I picked up another lot of matchbooks, this one my biggest yet, over 1,200. It really fills my desire to collect "history" in an affordable way. I really enjoy the old advertising. I just wish there was a community for these the way there is for baseball cards. The matchbook community is so much more rigid on the "right" and "wrong" way to collect, and what is considered collectible and what isn't. Imagine a combination of rookie-card speculators (at a much lower dollar value) and the most strict people on TCDB. I guess it's the difference between a hobby people come into as a kid vs. one that people come into as an adult. Still, I've had good luck picking up lots on eBay and I am really enjoying this one. I am only showing a tiny section of the matchbooks and will thrown in a few cards to not completely scare away my usual small audience.

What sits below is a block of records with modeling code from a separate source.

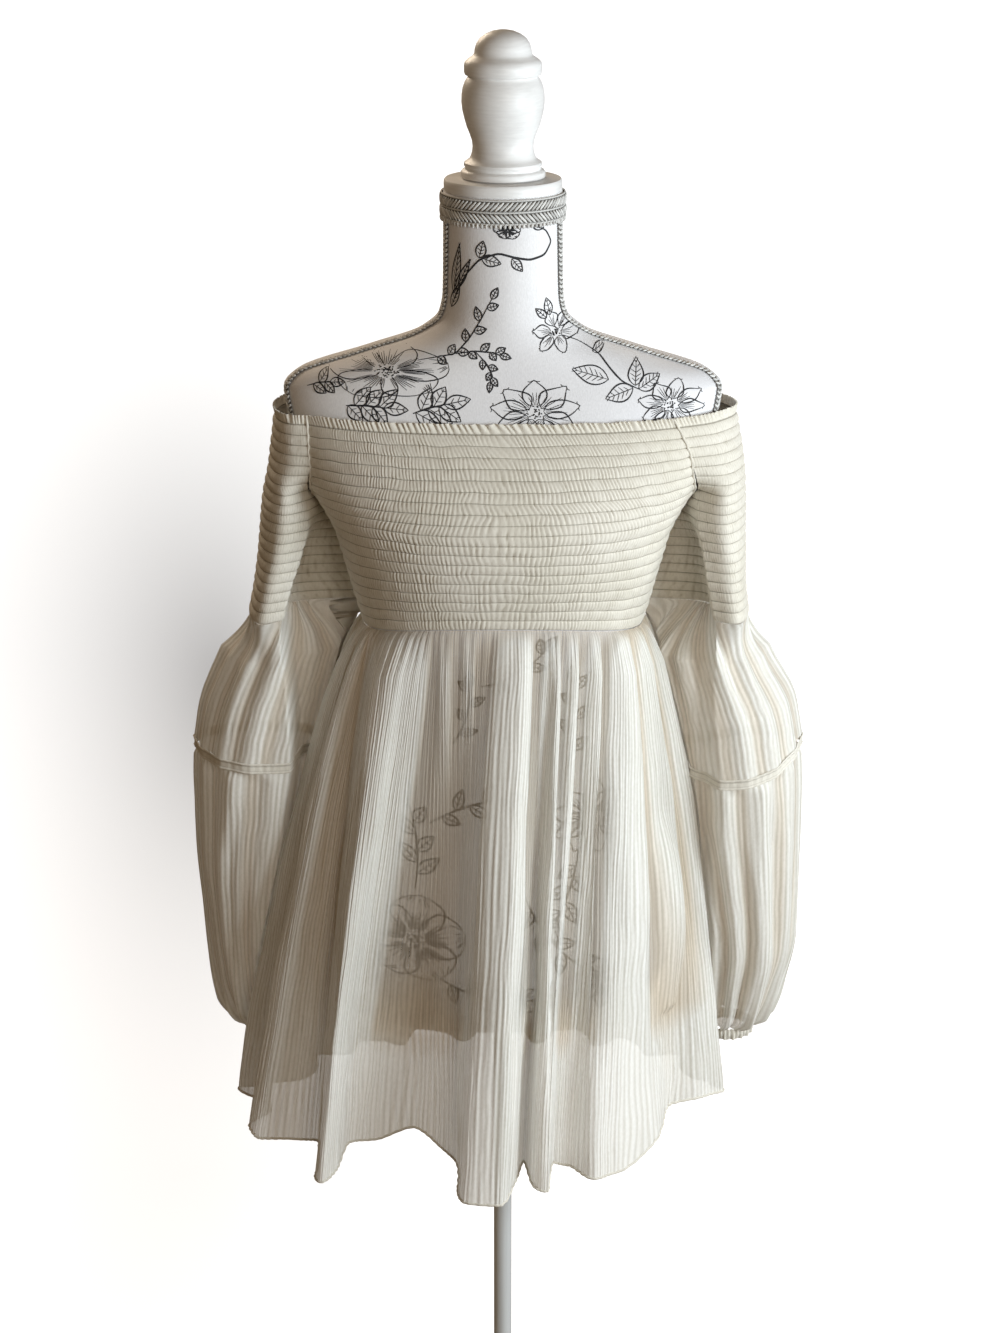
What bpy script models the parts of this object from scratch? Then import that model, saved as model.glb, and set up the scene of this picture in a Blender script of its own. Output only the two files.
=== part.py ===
"""Off-shoulder top with smocked bodice, tiered balloon sleeves and a sheer skirt, on a dress form.

Metres, +Z up, front towards -Y, origin at the centre of the base's underside.
Every cloth piece is a closed wall between an outer and an inner grid of points.
"""

import math

import bmesh
import bpy
import numpy as np

# Driving dimensions
NECK_EDGE_Z = 1.0950
FIRST_STITCH_Z = 1.0857
BAND_PITCH = 0.00928
BODICE_BANDS = 19
SLEEVE_BANDS = 20
STITCH_WALL = 0.0013
PUFF_WALL = 0.0028
BODY_CLEARANCE = 0.0027
SEAM_GAP = 0.0003
SIDE_SAG = 0.019
NOTCH_BANDS = 7
ARMHOLE_Z = 1.0010
WAIST_SEAM_Z = FIRST_STITCH_Z - BODICE_BANDS * BAND_PITCH
SKIRT_WALL = 0.0012
SLEEVE_WALL = 0.0012
HIP_CLEARANCE = 0.0045
FORM_BOTTOM_Z = 0.513
CAP_RADIUS = 0.053
CAP_BOTTOM_Z = 1.2890
CAP_TOP_Z = 1.3000
POLE_RADIUS = 0.0088
BASE_RADIUS = 0.140
BASE_THICKNESS = 0.012
HUB_RADIUS = 0.021
HUB_TOP_Z = 0.040

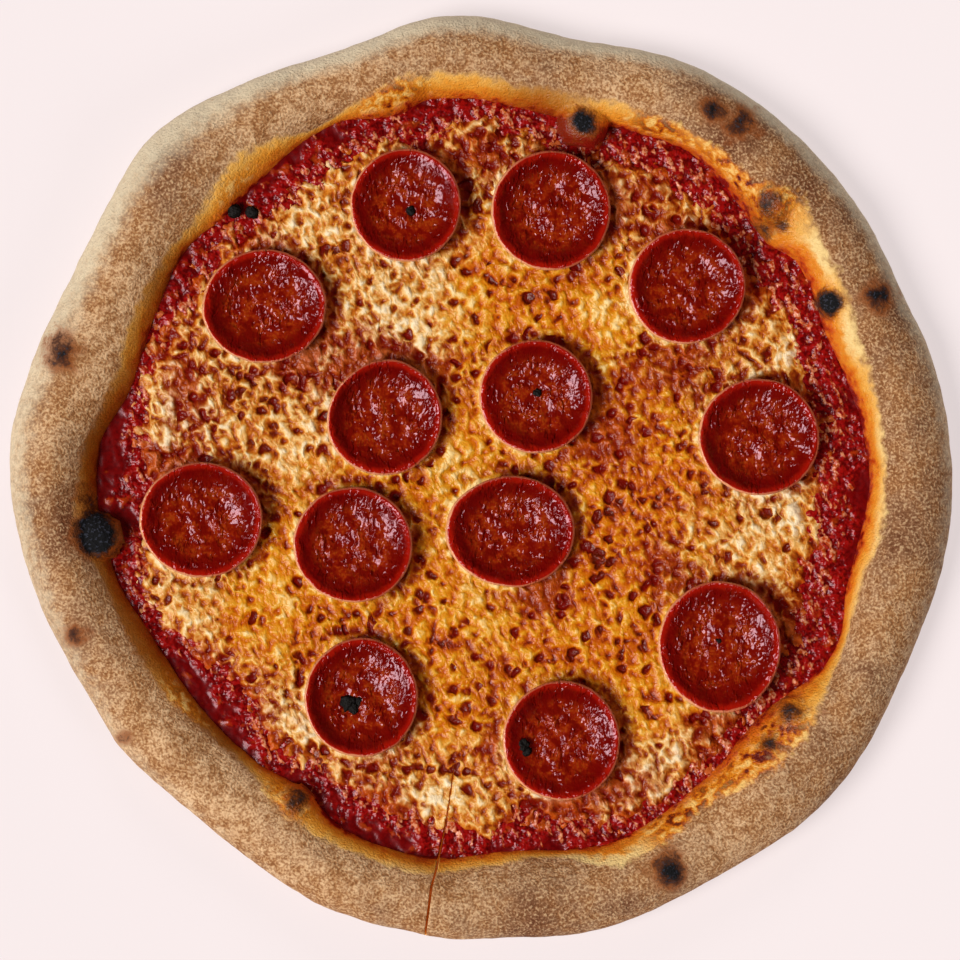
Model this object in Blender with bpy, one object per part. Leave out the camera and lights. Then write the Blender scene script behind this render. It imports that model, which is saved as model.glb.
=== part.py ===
"""A whole pepperoni pizza with a puffed rim, built layer by layer.

Metres, +Z up. The origin lies on the flat underside, below the middle of the pizza.
Angles are in degrees, counter-clockwise from +X, seen from above.
"""
from math import atan2, cos, degrees, hypot, pi, radians, sin, sqrt

import bmesh
import bpy
from mathutils import Vector, noise

# Driving sizes
PIZZA_RADIUS = 0.150
RIM_HEIGHT = 0.018
FLOOR_HEIGHT = 0.0045
LAYER_GAP = 0.0003
SAUCE_DEPTH = 0.0011
CHEESE_DEPTH = 0.0026
SLICE_THICKNESS = 0.0017
SLICE_CURL = 0.0042
SLICE_LIFT = 0.0002

# Heights that follow from them
SAUCE_BOTTOM = FLOOR_HEIGHT + LAYER_GAP
SAUCE_TOP = SAUCE_BOTTOM + SAUCE_DEPTH
CHEESE_BOTTOM = SAUCE_TOP + LAYER_GAP
CHEESE_TOP = CHEESE_BOTTOM + CHEESE_DEPTH
SLICE_BOTTOM = CHEESE_TOP + SLICE_LIFT

# Outlines: (angle, distance as a share of PIZZA_RADIUS)
OUTER_EDGE = [
    (0, 1.004), (15, 0.994), (24, 0.980), (35, 0.989), (62, 0.988), (78, 0.955), (94, 0.986),
    (108, 0.957), (120, 0.977), (134, 1.007), (146, 0.977), (155, 0.969), (166, 0.985), (177, 1.002),
    (195, 0.975), (208, 0.953), (217, 0.956), (228, 0.939), (240, 0.949), (250, 0.970), (261, 0.976),
    (266, 0.983), (273, 0.979), (284, 0.993), (300, 0.986), (318, 1.007), (337, 0.990), (350, 1.002),
]
RIM_FOOT = [
    (0, 0.826), (15, 0.806), (22, 0.794), (34, 0.813), (40, 0.785), (57, 0.821), (67, 0.800),
    (78, 0.782), (97, 0.811), (103, 0.789), (113, 0.812), (133, 0.774), (142, 0.789), (152, 0.772),
    (165, 0.764), (176, 0.811), (195, 0.800), (207, 0.770), (232, 0.766), (240, 0.758), (249, 0.800),
    (264, 0.811), (275, 0.794), (289, 0.821), (305, 0.800), (320, 0.779), (333, 0.836), (345, 0.811),
]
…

One attraction to me was that this lot was heavily Long Island/NYC focused. Here are a lot of supermarket brands, some long-gone, some recently so. I had read a lot about Hills, Korvette and their ill-fated merger. I've seen some Korvette matchbooks but I can't find a single reference to a Hills-Korvette matchbook, so I was excited for this find.
Here are some really cool WNEW matchbooks from various points in the 1960s. Their names are forgotten today but they were all quite famous at the time. The New York Giants schedule is from 1966, so I paired it with a 1967 team card with a photo from their December 11 game hosting the Steelers. As the matchbook notes, that and other home games were not aired on TV.
I got into matchbook collecting on the soda side. Because I focus more on 1950s-1960s than earlier (one sign that I am not a "serious" collector according to the experts), I actually had a lot of these already, but the 1964 World's Fair one was new to me. I added in a Coke baseball card from one of my trade boxes.
Lots of fun transportation-related ones including my first Long Island Rail Road matchbooks, featuring "Dashing Dan" and "Dashing Dottie". I'll be working from home for at least the rest of the year and probably much of 2021, perhaps permanently. While there is a lot I really like about working from home, I miss the city and even miss the LIRR a little bit. The Texaco Fuel Chief matchbook at top right is from Paragon Oil in Hunters Point, Queens. I had been meaning to take a wallet-card photo of that building next time I took the train through there. Oh well . . .
The seller played both sides of the 1964 election. These are my first Presidential election matchbooks. I paired them with a '64 baseball card from my trade boxes, another Johnson from Texas. I've actually got a fair amount of '64's to trade.
Some department store matchbooks. I like collecting old-time stores like Gimbel's and S.Klein, and older versions of familiar ones like Macy's and KMart (which notes it was owned by Kresge) at the time. Incidentally, liking "national" businesses as much as local ones is considered a sign that I am not a serious collector.
I love matchbooks that date themselves to a specific year. I don't know what happened with WABC in 1963. The Joan Baez is from 1967.
I couldn't get a good picture of the inside of the Baez, but it's a pretty good selection of the popular music of 1967.